Nonlinear material parameter estimation for characterizing hyper elastic large strain models

Abstract

An automated, systematic, and computationally efficient methodology to estimate the material parameters for characterizing general nonlinear material models for large strain analysis (e.g., hyperelastic and hyper foam materials) is presented. Such constitutive material models often require a large number of material constants to describe a host of physical phenomena and complicated deformation mechanisms. Extracting such material constants for a model from the volumes of data generated in the test laboratory is usually a very difficult, and frustrating.
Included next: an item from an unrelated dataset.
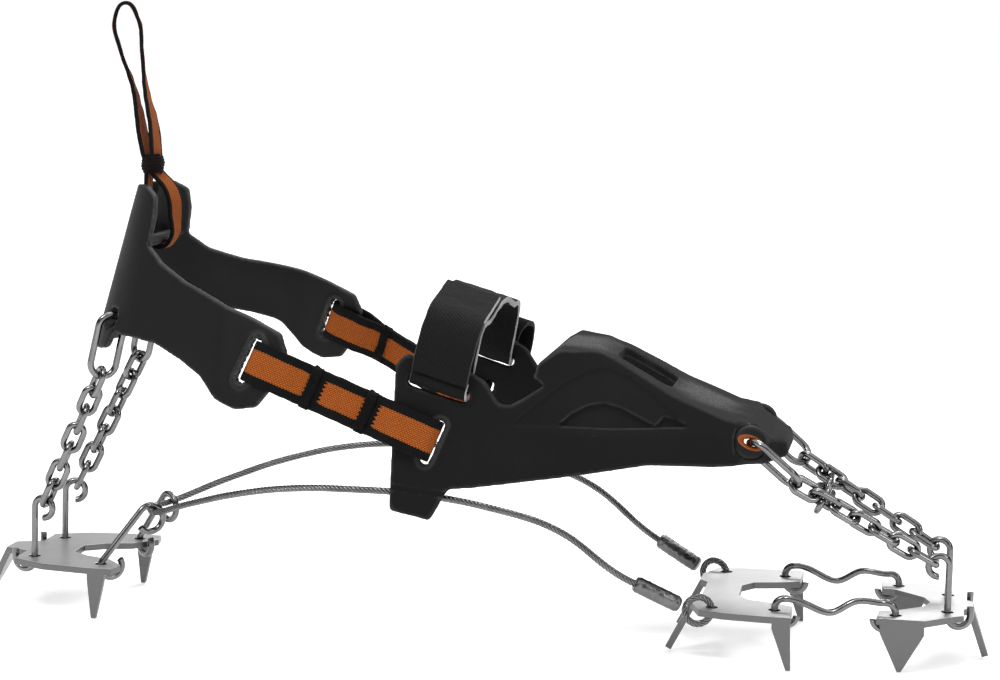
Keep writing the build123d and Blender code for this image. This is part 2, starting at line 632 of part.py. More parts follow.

The integrated code COMPARE (that is an acronym of Constitutive Material PARameter Estimator) is being developed to enable the determination of an “optimum” set material parameters by minimizing the errors between the experimental test data and the predicted response. The key ingredients of COMPARE are listed as follows: (i) primal analysis tools (response functionals) for differential form of constitutive models; (ii) sensitivity analysis; (iii) optimization technique of an error/cost function; and (iv) graphical user interface. The code COMPARE casts the estimation of the material parameters as a minimum-error, weighted-multiobjective, optimization problem. Detailed derivations and results generated by applying the proposed technique to a comprehensive set of test data are given. These results have clearly demonstrated the great practical utility of the automated scheme developed.